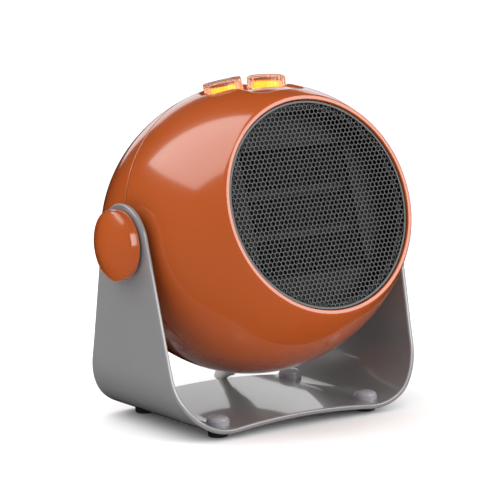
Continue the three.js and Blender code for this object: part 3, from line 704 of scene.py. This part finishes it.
# ---------------------------------------------------------------- stand: one bent strap with rounded edges
T, BEND_R, BCX, BCZ = 3.5, 42.14, 60.1, 46.1
ARCH_H, ARCH_TOP, ARCH_HALF, LEAN, TOP_R = 3.9, 10.9, 62.0, rad(2.35), 27.4
r_mid = BEND_R - T / 2
arch_r = ARCH_HALF ** 2 / (2 * ARCH_H)
arch_cz = ARCH_TOP - arch_r
th_end = math.atan2(BCX, BCZ - arch_cz)
mid = []
for i in range(0, 25):
    a = th_end * i / 24
    r = arch_r - T / 2
    mid.append((r * math.sin(a), arch_cz + r * math.cos(a), -math.sin(a), -math.cos(a)))
b0, b1 = math.atan2(-(BCZ - arch_cz), -BCX), -LEAN
for i in range(1, 41):
    a = b0 + (b1 - b0) * i / 40
    mid.append((BCX + r_mid * math.cos(a), BCZ + r_mid * math.sin(a), math.cos(a), math.sin(a)))
last = mid[-1]
top_len = (BALL_Z + TOP_R - last[1]) / math.cos(LEAN)
side_pts = [(-5, 60.0), (6, 60.8), (13.1, 59.8), (22, 56.2), (32.7, 52.0), (47, 47.8), (62.4, 43.9), (BALL_Z + TOP_R * math.sin(rad(13.5)), TOP_R * math.cos(rad(13.5)))]
sc = smooth_curve([(0, h, z) for z, h in side_pts[:-1]], 1.0)
sz, sh = sc[:, 2], sc[:, 1]


def half_depth(z):
    z0 = side_pts[-1][0]
    if z >= z0:
        return math.sqrt(max(0.0, TOP_R ** 2 - (z - BALL_Z) ** 2))
    if z > 62.4:
        return 43.9 + (side_pts[-1][1] - 43.9) * (z - 62.4) / (z0 - 62.4)
    return float(np.interp(z, sz, sh))


dist = []
zz = last[1]
z0 = side_pts[-1][0]
for z in np.linspace(zz, z0, 46)[1:]:
    dist.append((z - last[1]) / math.cos(LEAN))
for i in range(1, 41):
    a = rad(13.5) + (math.pi / 2 - rad(13.5)) * i / 40
    dist.append((BALL_Z + TOP_R * math.sin(a) - last[1]) / math.cos(LEAN))
for d in dist:
    mid.append((last[0] + math.sin(LEAN) * d, last[1] + math.cos(LEAN) * d, last[2], last[3]))
full = [(-x, z, -nx, nz) for x, z, nx, nz in mid[1:][::-1]] + mid
P = np.array(full)
s_len = np.concatenate([[0], np.cumsum(np.hypot(np.diff(P[:, 0]), np.diff(P[:, 1])))])
hd = np.array([half_depth(z) for z in P[:, 1]])
hd[0] = hd[-1] = 0.0
upper = np.stack([s_len, hd], 1)                 # outline of the flat blank: s along the strap, half depth


def offset_outline(d):
    """The outline moved inward by d; station i stays paired with its mirror."""
    if d == 0:
        return upper.copy()
    tang = np.gradient(upper, axis=0)
    tang[0], tang[-1] = np.array([0, 1.0]), np.array([0, -1.0])
    tang /= np.linalg.norm(tang, axis=1)[:, None]
    nrm = np.stack([tang[:, 1], -tang[:, 0]], 1)     # points inward, to smaller depth
    out = upper + nrm * d
    out[:, 1] = np.maximum(out[:, 1], 0)
    return out


ER = 1.25
rings = []
for k in range(0, 7):
    f = math.pi / 2 * k / 6
    rings.append((ER * (1 - math.cos(f)), T / 2 - ER + ER * math.sin(f)))     # inward distance, height
loops = [(d, h) for d, h in rings]


def place(s, y, h):
    x = np.interp(s, s_len, P[:, 0])
    z = np.interp(s, s_len, P[:, 1])
    nx = np.interp(s, s_len, P[:, 2])
    nz = np.interp(s, s_len, P[:, 3])
    q = np.hypot(nx, nz)
    return np.stack([x + nx / q * h, y, z + nz / q * h], 1)


verts, index = [], {}
N = len(upper)
levels = [(d, -h) for d, h in rings[::-1]] + [(d, h) for d, h in rings]
for li, (d, h) in enumerate(levels):
    o_ = offset_outline(d)
    for sgn in (1, -1):
        pts = place(o_[:, 0], o_[:, 1] * sgn, h)
        index[li, sgn] = list(range(len(verts), len(verts) + N))
        verts += pts.tolist()
faces = []
for li in range(len(levels) - 1):
    for sgn in (1, -1):
        A, B = index[li, sgn], index[li + 1, sgn]
        for i in range(N - 1):
            faces.append((A[i], A[i + 1], B[i + 1], B[i]))
for li in (0, len(levels) - 1):
    A, B = index[li, 1], index[li, -1]
    for i in range(N - 1):
        faces.append((A[i], A[i + 1], B[i + 1], B[i]))
stand = mesh_object("bent_strap_stand", verts, faces, matrix=STAND)
bm = bmesh.new()
bm.from_mesh(stand.data)
bmesh.ops.remove_doubles(bm, verts=bm.verts, dist=2e-6)
bmesh.ops.dissolve_degenerate(bm, dist=1e-6, edges=bm.edges)
bmesh.ops.recalc_face_normals(bm, faces=bm.faces)
bm.to_mesh(stand.data)
bm.free()
stand.data.polygons.foreach_set("use_smooth", [True] * len(stand.data.polygons))
wn = stand.modifiers.new("n", "WEIGHTED_NORMAL")
wn.keep_sharp = True
paint(stand, GREY)
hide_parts("stand_bracket")
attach(stand, "stand")

# ---------------------------------------------------------------- feet and caps
for where, fx, fy in (("front_left", -1, -1), ("front_right", 1, -1), ("rear_left", -1, 1), ("rear_right", 1, 1)):
    M = Matrix.Translation((fx * 62, fy * 45 + BALL_Y, 0))
    prof = [(8.0, 7.0), (8.0, 11.0)]
    for i in range(0, 19):
        a = math.pi / 2 * i / 18
        prof.append((7.55 * math.cos(a) ** 0.9 if i < 18 else 0.0, 11.3 + (14.3 - 11.3) * math.sin(a)))
    prof += [(0, 7.0)]
    c = lathe("cap_" + where, prof, "Z", 96, M, deg=45)
    paint(c, CAPS)
    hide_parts("foot_cap_" + where)
    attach(c, "stand")
    prof = rounded([(0, 0), (6.8, 0), (6.8, 3.6), (2.2, 3.6), (2.2, 10.2), (0, 10.2)], [0, 1.1, 0.4, 0, 0, 0], 6)
    f = lathe("foot_" + where, prof, "Z", 96, M, closed=False, deg=45)
    paint(f, FOOT)
    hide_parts("rubber_foot_" + where)
    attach(f, "stand")

# ---------------------------------------------------------------- gland
prof = [(3.3, 1.0), (8.9, 1.0)] + [tuple(p) for p in smooth_curve([(8.9, 6, 0), (8.7, 12, 0), (8.1, 15.5, 0), (6.9, 19.5, 0), (5.4, 24, 0), (4.7, 29, 0)], 0.8)[:, :2]] + [(4.4, 29.8), (3.3, 30.0)]
q = Vector((0, 0, 1)).rotation_difference(Vector(gd)).to_matrix().to_4x4()
gl = lathe("ribbed_cord_gland", prof, "Z", 64, Matrix.Translation((11.2, 26.3 + BALL_Y, 36.8)) @ q, deg=40)
paint(gl, CORD)
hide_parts("cord_gland")
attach(gl, "head")

# ---------------------------------------------------------------- CAD pieces that stay
KEEP = {
    "grille_clamp_ring": BLACK, "front_baffle": BLACK, "heater_duct": BLACK, "fan_shroud": BLACK, "motor_bracket": BLACK, "fan_impeller": BLACK,
    "ceramic_bar_1": SHADED_CERAMIC, "ceramic_bar_2": SHADED_CERAMIC, "element_holder_left": HOLDER, "element_holder_right": HOLDER, "thermal_cutout": HOLDER,
    "terminal_block": HOLDER, "fan_motor": STEEL, "motor_shaft": STEEL, "shell_screw_1": STEEL, "shell_screw_2": STEEL,
    "selector_spindle": STEEL, "thermostat_spindle": STEEL, "selector_body": HOLDER, "thermostat_body": HOLDER,
    "plug_pin_left": BRASS, "plug_pin_right": BRASS,
}
for side in ("left", "right"):
    KEEP[side + "_clamp_stud"] = STEEL
    KEEP[side + "_pivot_plate"] = BLACK
    KEEP[side + "_friction_washer"] = FOOT
for n, m in KEEP.items():
    paint(nodes[n], m)

# ---------------------------------------------------------------- stage and light
floor_m = make("floor_white", (0.9, 0.9, 0.9), 0.55, 0.0, 0.01, 1.5, 0.02, Specular_IOR_Level=0.0)
me = bpy.data.meshes.new("floor")
me.from_pydata([(-40, -40, 0), (40, -40, 0), (40, 40, 0), (-40, 40, 0)], [], [(0, 1, 2, 3)])
floor = bpy.data.objects.new("floor", me)
floor.visible_glossy = False
bpy.context.scene.collection.objects.link(floor)
paint(floor, floor_m)

world = bpy.data.worlds.new("world")
bpy.context.scene.world = world
world.use_nodes = True
bg = world.node_tree.nodes["Background"]
bg.inputs["Color"].default_value = (1, 1, 1, 1)
bg.inputs["Strength"].default_value = 1.15
world.cycles_visibility.glossy = False


def area(name, az, el, dist_, size, power, target=(0, -0.006, 0.12), size_y=None, color=(1, 1, 1)):
    L = bpy.data.lights.new(name, "AREA")
    L.shape = "RECTANGLE"
    L.size, L.size_y = size, size_y or size
    L.energy = power
    L.color = color
    o = bpy.data.objects.new(name, L)
    a, e = rad(az), rad(el)
    b = Vector((math.sin(a) * math.cos(e), -math.cos(a) * math.cos(e), math.sin(e)))
    o.location = Vector(target) + b * dist_
    o.rotation_mode = "QUATERNION"
    o.rotation_quaternion = (-b).to_track_quat("-Z", "Y")
    o.visible_camera = False
    bpy.context.scene.collection.objects.link(o)
    return o


area("key_upper_left", AZ - 96, 50, 1.5, 1.3, 13)
area("side_right", AZ + 62, 20, 1.5, 0.9, 11)
area("top", AZ + 20, 74, 1.7, 0.9, 2)
area("low_back", AZ + 178, 13, 1.8, 1.8, 3.2, size_y=0.6)
bpy.context.scene.view_settings.view_transform = "Standard"
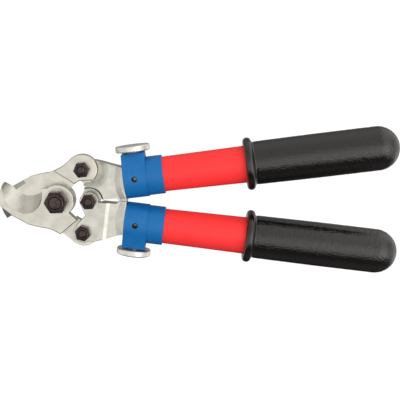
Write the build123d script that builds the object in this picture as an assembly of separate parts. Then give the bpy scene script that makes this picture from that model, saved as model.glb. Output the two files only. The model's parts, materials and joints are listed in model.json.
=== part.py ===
"""Compound-lever cable cutter with two clamped-on insulated handles, closed.

The drawing frame has the main pivot at the origin, the jaws towards -X, the
handles towards +X and the nuts facing +Z. The plane z = 0 is where the two
blades slide on each other. Both blades are one forging, and both levers are
another: the upper copy is the lower one turned half a turn about X. At the end
everything is shifted so that the origin is under the middle of the whole tool.
"""
from build123d import *
import os
from math import cos, radians, sin, sqrt

# Head: pivot places, in the closed tool
LAYER = 9.0                      # thickness of one forged plate
LINK_X, LINK_Y = 23.5, 29.5      # link pivots, above and below the tool's axis
CENTRE_X = 29.2                  # lever pivot, on the tool's axis
FIT = 0.05                       # radial clearance of a running fit
MOVING_GAP = 0.3                 # gap between parts on different bodies
EDGE_ROUND = 0.6                 # rounding of the levers' outer edges
BLADE_ROUND = 0.9                # rounding of the blades' outer edges

# Blades
BLADE_HUB_R = 15.4
BLADE_EAR_R = 14.0
THROAT_EDGE_CENTRE, THROAT_EDGE_R = (-26.3, 22.5), 18.2
THROAT_FACE_CENTRE, THROAT_FACE_RADII = (-32.4, 10.2), (17.9, 22.4)
THROAT_TURN = 23.0               # turn of the bevel's outer ellipse, degrees

# Levers
LEVER_HUB_R = 8.6
LEVER_EAR_R = 9.3
HUB_POCKET_R = 11.4              # pocket that the other lever's hub turns in
HUB_DISH_R = (11.4, 13.6)        # floor and rim of the dish round that hub
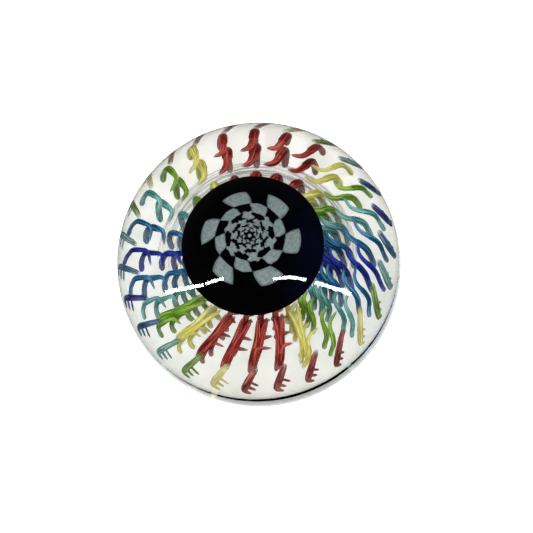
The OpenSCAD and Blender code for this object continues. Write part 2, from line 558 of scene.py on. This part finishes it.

◆ ◆ ◆

**Work required**.
Exactly reproduce the stretch from the line with "Write the build123d" through the line with "insulated handles, closed.", including both ends and nothing else.

**Expected answer**.
Write the build123d script that builds the object in this picture as an assembly of separate parts. Then give the bpy scene script that makes this picture from that model, saved as model.glb. Output the two files only. The model's parts, materials and joints are listed in model.json.
=== part.py ===
"""Compound-lever cable cutter with two clamped-on insulated handles, closed.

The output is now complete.